Set exercise
Return the line containing "Continue the three.js" and all lines after it exactly; stop at the end of the material.

Task input
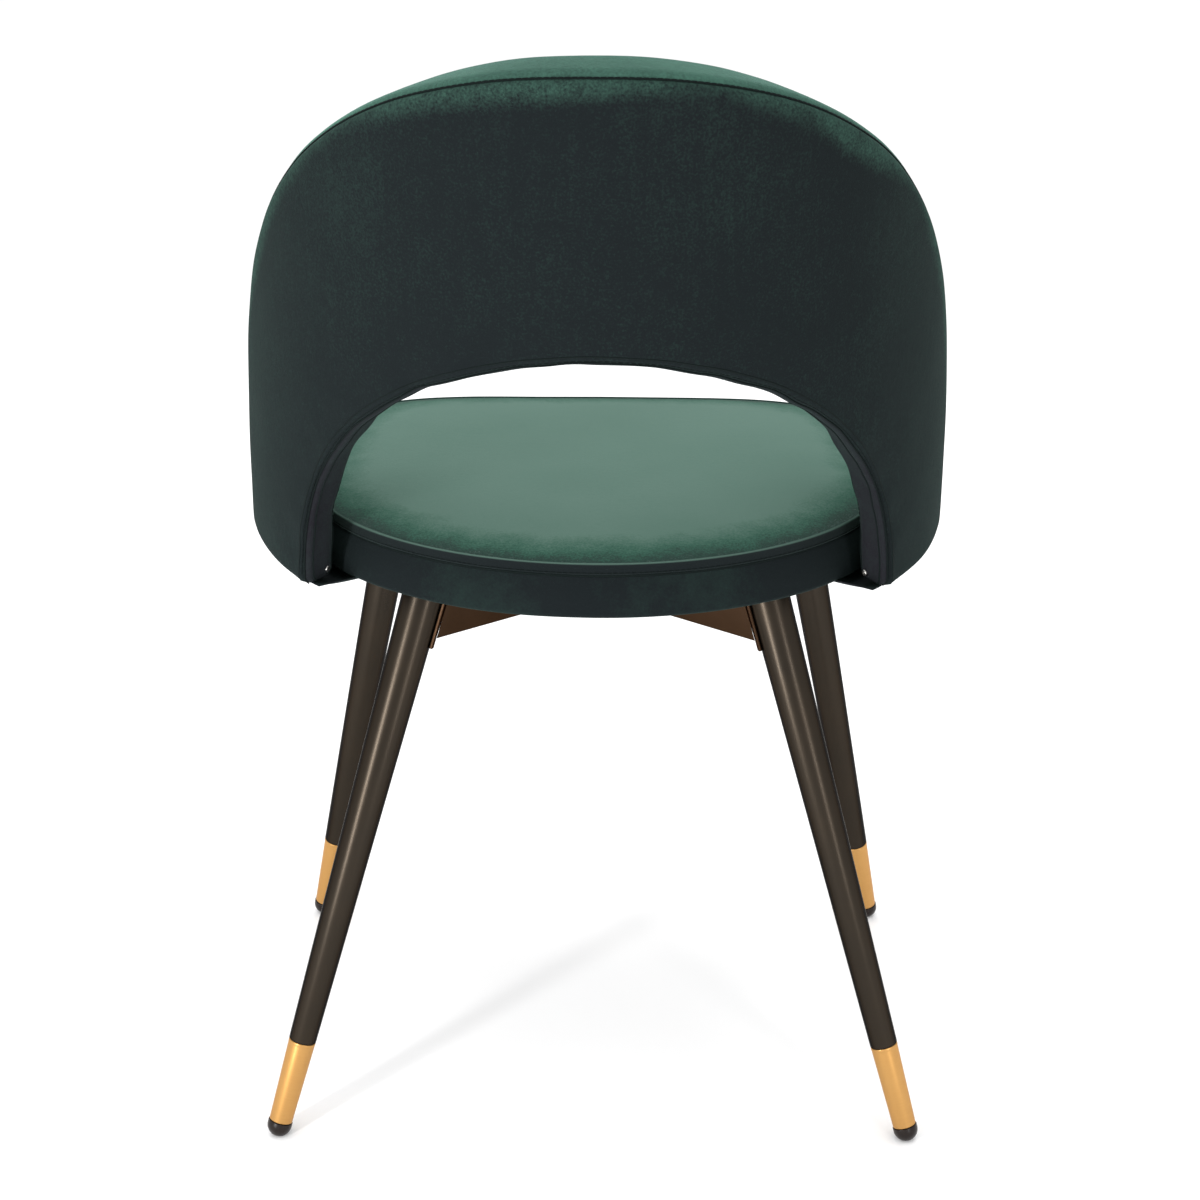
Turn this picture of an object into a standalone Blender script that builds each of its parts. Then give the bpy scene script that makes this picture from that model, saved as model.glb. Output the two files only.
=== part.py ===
"""Dining chair with a wrap-round upholstered back, an arched cut-out over the seat and four tapered metal legs.

Metres, +Z up. The sitter faces -Y, so +X is the sitter's left. Heights are measured from the floor. The plan of the
seat and of the back shares one centre, the axis of the half round at the rear; the last step moves the whole chair so
that its own box is centred over the origin.
"""

import math

import bmesh
import bpy
from mathutils import Matrix, Vector

# Clearances
GAP = 0.0003  # between pieces that touch
LAYER_GAP = 0.0006  # between the curved layers of the back
RIM_GAP = 0.0008  # under the curved edge bands of the back
CAP_GAP = 0.0009  # round the panels that close the wings' lower ends
FABRIC = 0.0015  # velvet with its backing
TINY = 1e-5

# Heights
SEAT_UNDERSIDE = 0.430  # of the seat board, from the floor
SEAT_SIDE_RISE = 0.027  # from the underside to the seam between the side band and the top panel
SEAT_RIM_RISE = 0.009  # from the seam to where the top panel turns over the edge
SEAT_CROWN_RISE = 0.011  # from there to the middle of the seat
BACK_RISE = 0.376  # from the seat's underside to the back's top edge, on its outer face
OPENING_RISE = 0.192  # from the seat's underside to the crown of the cut-out

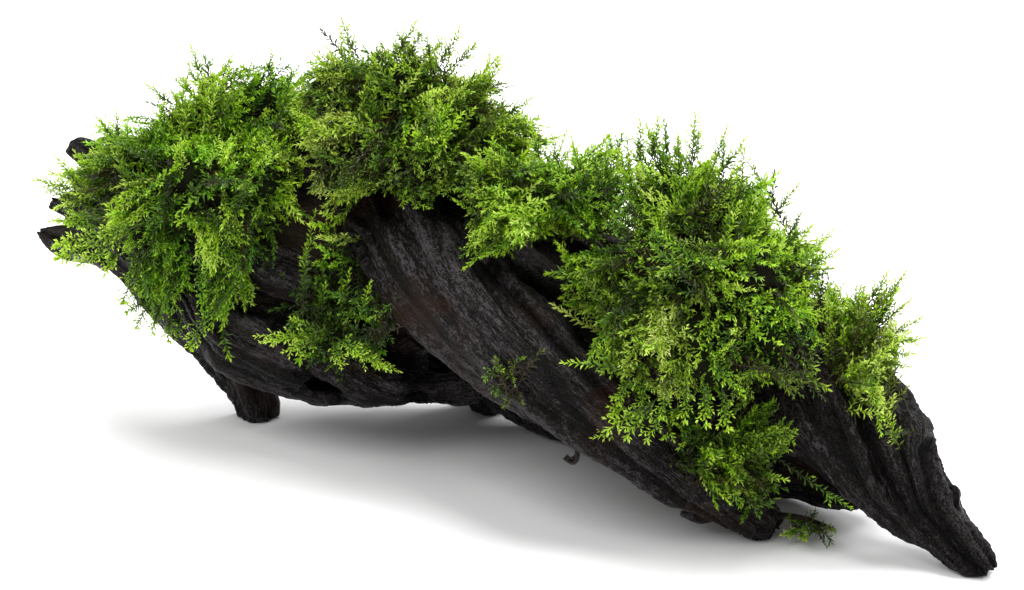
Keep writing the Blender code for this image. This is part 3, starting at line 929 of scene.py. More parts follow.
            big = [item for item in loose if len(item.data.vertices) > self.offcut]
            pieces[name] = min(big, key=gap)
        if len({item.name for item in pieces.values()}) < len(pieces):
            raise RuntimeError("the saw left two pieces of the wood joined")
        for item in loose:
            if item not in pieces.values():
                Bench.drop(item)
        return pieces

    def build(self) -> dict[str, bpy.types.Object]:
        """Make the three pieces of wood, each in the place of its own solid.

        Returns:
            The pieces, by the names of their solids.
        """
        skin = Bench.merged_copy("driftwood", ["trunk", "front_root", "right_limb"])
        Bench.swell(skin, self.bridging)
        Bench.knit(skin, self.cell)
        Bench.relax(skin, 2)
        Bench.swell(skin, -self.bridging)
        self.carve(skin)
        self.saw(skin)
        pieces = self.parted(skin)
        self.add_rootlets(pieces["front_root"])
        finish = WetDriftwood().build()
        for name, piece in pieces.items():
            piece.name = name + "_wood"
            piece.data.name = piece.name
            self.write_grain(piece)
            piece.data.materials.clear()
            piece.data.materials.append(finish)
            Bench.take_up(piece)
            bpy.ops.object.shade_smooth_by_angle(angle=math.radians(self.smooth_angle))
            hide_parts(name)
            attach(piece, "root")
            LOG.info("%s: %d faces", piece.name, len(piece.data.polygons))
        return pieces


@dataclass(frozen=True)
class FrondForm:
    """The plan of one frond, as grown flat: sizes in millimetres, angles in degrees."""

    length: float
    reach: float  # longest side shoot
    start: float  # share of the stem below the first side shoot
    spacing: float  # between side shoots on one side
    angle: float = 42.0
    leaf: float = 1.5
    leaf_width: float = 0.44
    leaf_spacing: float = 0.31


class FlatFrond:
    """A frond laid flat: its leaves and stems as arrays, ready to be bent along a curve.

    In its own space x runs to the side, y out of the flat and z along the stem.
    """

    leaf_turn = math.radians(137.5)  # from one leaf to the next around the stem
    flatness = 0.62  # how far leaves stand out of the flat, beside how far they reach to the sides
    bare_foot = 0.10  # share of the stem that has no leaves
    last_shoot = 0.92  # share of the stem below the last side shoot
    shoot_reach = (0.45, 1.2)  # how much side shoots vary in length, as shares
    shoot_slope = (0.75, 1.2)  # and in their angle
    shoot_lift = (-0.4, 0.4)  # and out of the flat
    leaf_slope = (38, 66)  # degrees from the twig
    leaf_size = (0.75, 1.2)
    leaf_breadth = (0.8, 1.2)

    def __init__(self, form: FrondForm, draw: np.random.Generator) -> None:
        """Grow a frond.

        Args:
            form: its plan.
            draw: the random numbers.
        """
        self.form = form
        self.leaves: list[tuple] = []
        self.twigs: list[tuple] = []
        stem_end = np.array((0.0, 0.0, form.length))
        self.leafy_twig(np.zeros(3), stem_end, 0.0, draw, bare=self.bare_foot, main=True)
        sides = itertools.cycle((1, -1))
        rise = form.start * form.length
        while rise < form.length * self.last_shoot:
            share = (rise / form.length - form.start) / (1 - form.start)
            swell = min(1.0, 0.55 + 1.8 * share)
            reach = form.reach * swell * (1 - share) ** 0.7 * draw.uniform(*self.shoot_reach)
            if reach > 0.6 * form.leaf + 0.1:
                slope = math.radians(form.angle * draw.uniform(*self.shoot_slope))
                lift = draw.uniform(*self.shoot_lift)
                side = next(sides)
                out = np.array((side * math.sin(slope), lift, math.cos(slope)))
                root = np.array((0.0, 0.0, rise))
                self.leafy_twig(root, root + reach * out, rise / form.length, draw)
            rise += form.spacing * 0.5 * draw.uniform(0.7, 1.3)
        leaves = np.array(self.leaves)
        self.root, self.out, self.face = leaves[:, 0:3], leaves[:, 3:6], leaves[:, 6:9]
        self.size, self.width, self.youth = leaves[:, 9], leaves[:, 10], leaves[:, 11]
        twigs = np.array(self.twigs)
        self.twig_start, self.twig_end = twigs[:, 0:3], twigs[:, 3:6]

    def leafy_twig(
        self,
        start: np.ndarray,
        end: np.ndarray,
        youth: float,
        draw: np.random.Generator,
        bare: float = 0.0,
        main: bool = False,
    ) -> None:
        """Add a twig with narrow leaves all round, which close up towards its tip.

        Args:
            start: where the twig leaves its stem.
            end: its tip.
            youth: how young the frond is where the twig starts, from 0 to 1.
            draw: the random numbers.
            bare: the share of the twig that has no leaves.
            main: whether it is the frond's own stem.
        """
        form = self.form
        axis = end - start
        length = float(np.linalg.norm(axis))
        ahead = axis / length
        side = unit(np.cross((0.0, 1.0, 0.0), ahead))
        face = np.cross(ahead, side)
        self.twigs.append((*start, *end))
        place = bare * length + 0.15
        around = draw.uniform(0, 6.3)
        while place < length:
            share = place / length
            young = youth + (1 - youth) * share * (0.9 if main else 0.75)
            taper = (1.0 if main else 0.8) * (1.0 - 0.30 * share**3)
            slope = math.radians(draw.uniform(*self.leaf_slope) * (1 - 0.45 * share**4))
            round_stem = side * math.cos(around) + face * (self.flatness * math.sin(around))
            out = unit(ahead * math.cos(slope) + round_stem * math.sin(slope))
            upper = unit(ahead - out * float(out @ ahead))
            leaf_face = unit(upper + 0.7 * face + 0.5 * draw.normal(0, 1, 3))
            size = form.leaf * taper * draw.uniform(*self.leaf_size)
            width = form.leaf_width * taper * draw.uniform(*self.leaf_breadth)
            self.leaves.append((*(start + ahead * place), *out, *leaf_face, size, width, young))
            around += self.leaf_turn
            place += form.leaf_spacing
        last_size, last_width = form.leaf * 0.6, form.leaf_width * 0.7
        self.leaves.append((*end, *ahead, *face, last_size, last_width, min(1.0, youth + 0.9)))


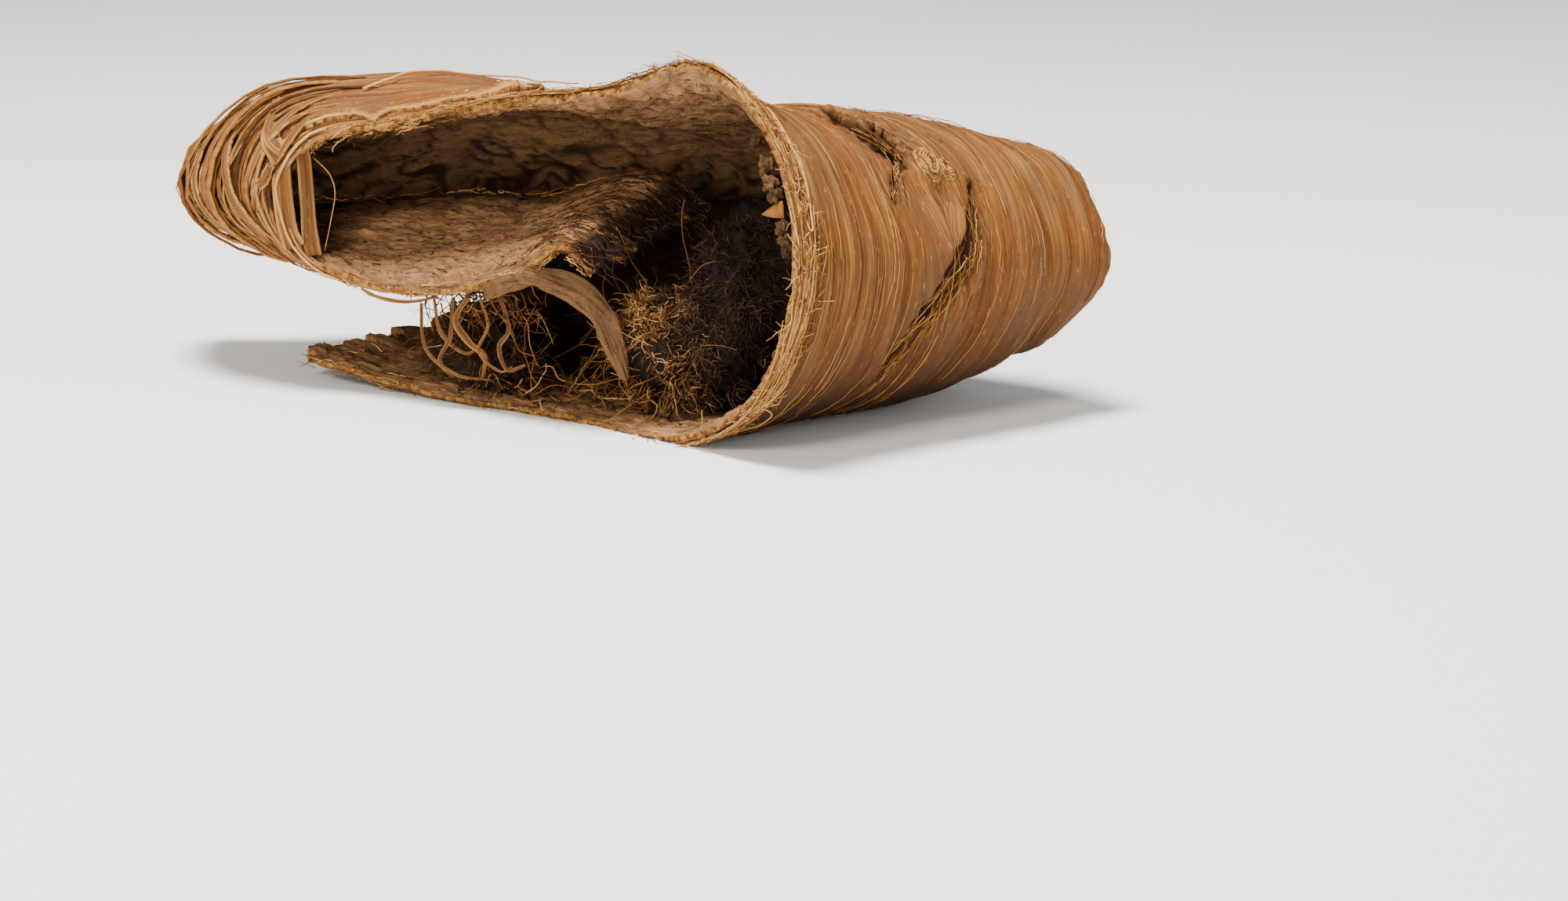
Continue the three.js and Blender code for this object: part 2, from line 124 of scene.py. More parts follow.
def smooth_curve(points, at):
    """Points on the smooth curve through a list of points; at counts along the list."""
    points = np.asarray(points, float)
    count = len(points) - 1
    padded = np.vstack([2 * points[0] - points[1], points, 2 * points[-1] - points[-2]])
    at = np.clip(np.asarray(at, float), 0, count)
    k = np.minimum(np.floor(at).astype(int), count - 1)
    w = (at - k)[..., None]
    p0, p1, p2, p3 = padded[k], padded[k + 1], padded[k + 2], padded[k + 3]

    def root_gap(a, b):
        return np.maximum(np.linalg.norm(b - a, axis=-1, keepdims=True) ** 0.5, 1e-4)

    g0, g1, g2 = root_gap(p0, p1), root_gap(p1, p2), root_gap(p2, p3)
    leave = ((p1 - p0) / g0 - (p2 - p0) / (g0 + g1) + (p2 - p1) / g1) * g1
    arrive = ((p2 - p1) / g1 - (p3 - p1) / (g1 + g2) + (p3 - p2) / g2) * g1
    square = -3 * p1 + 3 * p2 - 2 * leave - arrive
    cube = 2 * p1 - 2 * p2 + leave + arrive
    return p1 + leave * w + square * w**2 + cube * w**3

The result
Continue the three.js and Blender code for this object: part 2, from line 124 of scene.py. More parts follow.
def smooth_curve(points, at):
    """Points on the smooth curve through a list of points; at counts along the list."""
    points = np.asarray(points, float)
    count = len(points) - 1
    padded = np.vstack([2 * points[0] - points[1], points, 2 * points[-1] - points[-2]])
    at = np.clip(np.asarray(at, float), 0, count)
    k = np.minimum(np.floor(at).astype(int), count - 1)
    w = (at - k)[..., None]
    p0, p1, p2, p3 = padded[k], padded[k + 1], padded[k + 2], padded[k + 3]

    def root_gap(a, b):
        return np.maximum(np.linalg.norm(b - a, axis=-1, keepdims=True) ** 0.5, 1e-4)

    g0, g1, g2 = root_gap(p0, p1), root_gap(p1, p2), root_gap(p2, p3)
    leave = ((p1 - p0) / g0 - (p2 - p0) / (g0 + g1) + (p2 - p1) / g1) * g1
    arrive = ((p2 - p1) / g1 - (p3 - p1) / (g1 + g2) + (p3 - p2) / g2) * g1
    square = -3 * p1 + 3 * p2 - 2 * leave - arrive
    cube = 2 * p1 - 2 * p2 + leave + arrive
    return p1 + leave * w + square * w**2 + cube * w**3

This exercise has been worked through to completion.